English has gained world dominance
Mary Thomas, Associate Editor, ATB, Jan 2019, Edmonton

English was the first language I spoke growing up in Post-Colonial Mumbai in the 70s and 80s, I have fluency in 5 other languages attained thereafter but I still think in English. 

Language is symbolic and representative; you can interpret any given statement in more than one way. Sometimes the difference is simply literal versus figurative interpretation. Denotation is the actual meaning of the word and connotation refers to the emotional or psychological associations a word carries. Many words are culture specific and they cannot be exactly translated into another. Every language is a world in itself and opens itself as whorls of a blossoming flower. 

However, the language the world communicates and trades in is English. Though Bollywood is the biggest film industry in the world no one can deny the appeal of Hollywood films and the Oscars. English films get dubbed in a wide variety of languages for local consumption borders become irrelevant. Millions of foreigners watch films with English subtitles inadvertently wiring the language into peoples’ brain. 

On the international music arena, English tops the roost since pre-Beatles times, and its relevance has only been increasing with time. 

Throughout my childhood, early teenage years and adolescence, I lapped up novels from Enid Blyton to Sidney Sheldon. Who would miss classics like Gone with the wind, Harper Lee’s “To Kill a Mockingbird” or George Orwell’s Animal Farm, Richard Bach’s Illusions and Ayn Rand’s Fountainhead? Can’t imagine my growing years without them. Much of the culture was alien to me but I enjoyed them nevertheless. 
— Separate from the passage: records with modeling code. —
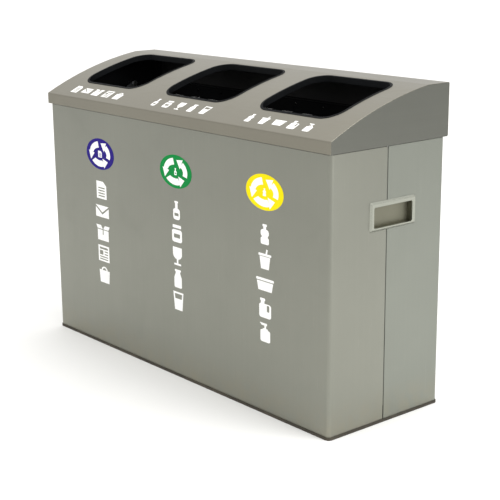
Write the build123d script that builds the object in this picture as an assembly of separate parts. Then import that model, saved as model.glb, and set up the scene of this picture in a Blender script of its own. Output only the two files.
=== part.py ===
from build123d import *
import os
from math import asin, cos, degrees, hypot, radians, sin, sqrt

# Recycling bin station for three streams: a sheet steel cabinet with a hinged curved lid.
# +X runs along the length, -Y is the front, +Z is up, and the origin is on the floor under
# the middle of the cabinet. All values are in millimetres.

# ---------------------------------------------------------------- driving dimensions
LENGTH = 1100.0            # over the lid
DEPTH = 360.0              # over the lid
HEIGHT = 750.0             # floor to the flat top of the lid
LID_HEIGHT = 150.0         # lid part, from its locating tongue to its top
LID_OVERHANG = 5.0         # how far the lid stands out over the body on each side
SHEET = 1.2                # stainless sheet thickness
BODY_CORNER = 9.0          # outer radius of the body's vertical bends
BODY_TOP = 628.0           # top edge of the front shell
REAR_TOP = 622.0           # top edge of the rear wall, below the hinge
SEAM_Y = -6.0              # the side seam between the two shells
SEAM_GAP = 3.0

LID_SKIRT = 630.0          # lower edge of the lid skirt
LIP_TOP = 657.5            # top of the lid's vertical front lip
FLAT_TOP_DEPTH = 68.0      # flat strip along the rear of the lid
LID_CURVE = 935.0          # radius of the lid's curved top
LIP_BEND = 4.0             # outer radii of the bends in the lid's outline
CREST_BEND = 30.0
REAR_BEND = 3.0

STREAMS = ("paper", "glass", "plastic")
PITCH = 355.0              # between the openings, and between the buckets
OPENING_LENGTH = 259.0
OPENING_FRONT = -115.0
OPENING_REAR = 96.0
OPENING_CORNER = 45.0
TRIM_LIP = 3.0             # how far the edging covers the lid around an opening

STICKER_PITCH = 325.0
STICKER_SHIFT = 12.0       # the sticker row sits a little right of the middle
STICKER_Z = 520.0
STICKER_LENGTH = 126.0     # the stickers are ovals
STICKER_HEIGHT = 81.0
STICKER_FILM = 0.3
PRINT_FILM = 0.2
FRONT_ICON = 46.0          # pictograms in a column under each sticker
FRONT_ICON_PITCH = 57.0
FRONT_ICON_TOP = 425.0
LID_ICON = 28.0            # pictograms in a row in front of each opening
LID_ICON_PITCH = 48.0
LID_ICON_Y = -148.0
ICON_STRETCH = 1.3         # the pictograms are wider than drawn, to read well from the side

HANDLE_Y = 11.5
HANDLE_Z = 479.5
HANDLE_LENGTH = 143.0
HANDLE_HEIGHT = 66.0
HANDLE_PROUD = 5.0         # the frame's outer sides slope back to the wall
HANDLE_SLOPE = 45.0
HANDLE_CORNER = 6.0
HANDLE_EDGE = 0.8          # rounding of the frame's front edges
POCKET_DEPTH = 12.0
GRIP_LENGTH = 119.0        # opening in the handle frame
GRIP_HEIGHT = 46.0
GRIP_CORNER = 4.0
GRIP_SHIFT_Y = -1.5        # the opening sits a little forward and low in the frame
GRIP_SHIFT_Z = -2.0
GRIP_HOOK = 8.0            # how far the pocket reaches up behind the frame's top bar

HINGE_Y = 177.0            # lid hinge axis
HINGE_Z = 628.0
HINGE_LENGTH = 1064.0
KNUCKLE_RADIUS = 3.0
HINGE_PIN_RADIUS = 1.5
RUNNING_GAP = 0.05         # radial clearance of turning pins

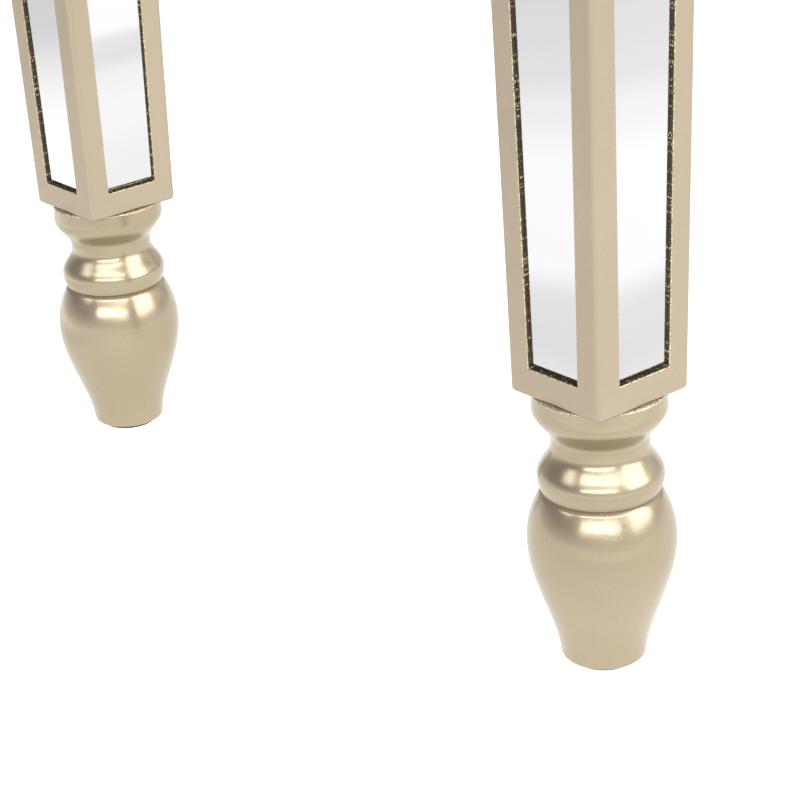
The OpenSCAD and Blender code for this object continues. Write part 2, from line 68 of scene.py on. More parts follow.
# Sizes that the CAD boxes don't give
MIRROR_REVEAL = 1.7 * MM      # how far the mirror strips lie below the painted faces
STRIP_STILE = 11.7 * MM       # painted border beside a leg's mirror strip
STRIP_RAIL = 12.2 * MM        # painted border under a leg's mirror strip
STRIP_GAP = 2.0 * MM          # bare floor of the recess between that border and the strip
PANEL_BORDER = 12.0 * MM      # painted border round the panels of the case
RECESS_DEPTH = 4.7 * MM
LEG_EDGE_RADIUS = 2.6 * MM
LEG_END_ROUNDING = 1.1 * MM
FRAME_RISE = 30 * MM
FRAME_BORDER = 30 * MM
RABBET = 8 * MM

SIDES = ("left", "right")
ENDS = ("front", "back")


# ---------------------------------------------------------------- materials

class Shader:
    """A material with one Principled shader, and short ways to add the nodes that feed it."""

    def __init__(self, name, **values):
        self.material = bpy.data.materials.new(name)
        self.material.use_nodes = True
        self.nodes = self.material.node_tree.nodes
        self.links = self.material.node_tree.links
        self.bsdf = self.nodes["Principled BSDF"]
        self.coords = self.nodes.new("ShaderNodeTexCoord").outputs["Object"]
        for socket, value in values.items():
            self.bsdf.inputs[socket.replace("_", " ")].default_value = value

    def link(self, source, target):
        self.links.new(source, target)

    def stretched(self, scale):
        node = self.nodes.new("ShaderNodeMapping")
        node.inputs["Scale"].default_value = scale
        self.link(self.coords, node.inputs["Vector"])
        return node.outputs["Vector"]

    def noise(self, scale, detail=2.0, vector=None):
        node = self.nodes.new("ShaderNodeTexNoise")
        node.inputs["Scale"].default_value = scale
        node.inputs["Detail"].default_value = detail
        self.link(vector or self.coords, node.inputs["Vector"])
        return node.outputs["Fac"]

    def flakes(self, scale):
        node = self.nodes.new("ShaderNodeTexVoronoi")
        node.inputs["Scale"].default_value = scale
        self.link(self.coords, node.inputs["Vector"])
        grey = self.nodes.new("ShaderNodeRGBToBW")
        self.link(node.outputs["Color"], grey.inputs["Color"])
        return grey.outputs["Val"]

    def ranged(self, value, low, high, out_low, out_high, smooth=False):
        node = self.nodes.new("ShaderNodeMapRange")
        node.interpolation_type = "SMOOTHSTEP" if smooth else "LINEAR"
        limits = {"From Min": low, "From Max": high, "To Min": out_low, "To Max": out_high}
        for socket, number in limits.items():
            node.inputs[socket].default_value = number
        self.link(value, node.inputs["Value"])
        return node.outputs["Result"]

    def math(self, operation, first, second):
        node = self.nodes.new("ShaderNodeMath")
        node.operation = operation
        for socket, value in zip(node.inputs, (first, second)):
            if isinstance(value, (int, float)):
                socket.default_value = value
            else:
                self.link(value, socket)
        return node.outputs["Value"]

    def mix(self, share, first, second):
        """A colour between two colours, each given as numbers or as another node's output."""
        node = self.nodes.new("ShaderNodeMix")
        node.data_type = "RGBA"
        self.link(share, node.inputs["Factor"])
        for socket, value in ((node.inputs[6], first), (node.inputs[7], second)):
            if isinstance(value, tuple):
                socket.default_value = (*value, 1.0)
            else:
                self.link(value, socket)
        return node.outputs[2]

    def colour(self, output):
        self.link(output, self.bsdf.inputs["Base Color"])

    def roughness(self, output):
        self.link(output, self.bsdf.inputs["Roughness"])

    def bump(self, height, depth, strength=1.0, after=None):
        node = self.nodes.new("ShaderNodeBump")
        node.inputs["Distance"].default_value = depth
        node.inputs["Strength"].default_value = strength
        self.link(height, node.inputs["Height"])
        if after:
            self.link(after, node.inputs["Normal"])
        self.link(node.outputs["Normal"], self.bsdf.inputs["Normal"])
        return node.outputs["Normal"]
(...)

English is the easiest language on the planet Earth at least easier than the other 5 I know, a factor that contributes to its world-wide popularity. Having drawn from every language under the sun, English has the largest vocabulary of all other languages on the planet.

You can literally say the same thing in twenty different ways depending on the vocabulary you use – there’s slang, there’s conversational English, there’s formal and professional language – while in other languages you’re more limited to what and how you can say anything.

The tourism industry has sky rocketed with more people travelling worldwide than ever before. Thus, English has become the common denominator for people from different countries to connect. Whether you travel to Greece, Spain and Portugal, English is the language used in local hotels, restaurants or retail chains. English speaking folks who learn other languages have difficulty getting natives to speak in their local language and frequently will be spoken to in English.

English is also the language of the world wide web. With the growing number of websites, it’s estimated that more than half of the entire online material is published in English. The Internet speaks in English!

Get on the bandwagon and build fluency if you haven’t already. Maybe someday the whole world will speak in one language and all others might fade away. Persevere to speak your own tongue to your kids and families to sustain the languages of your youth. With each language lost, we lose a whole world of beauty and meaning.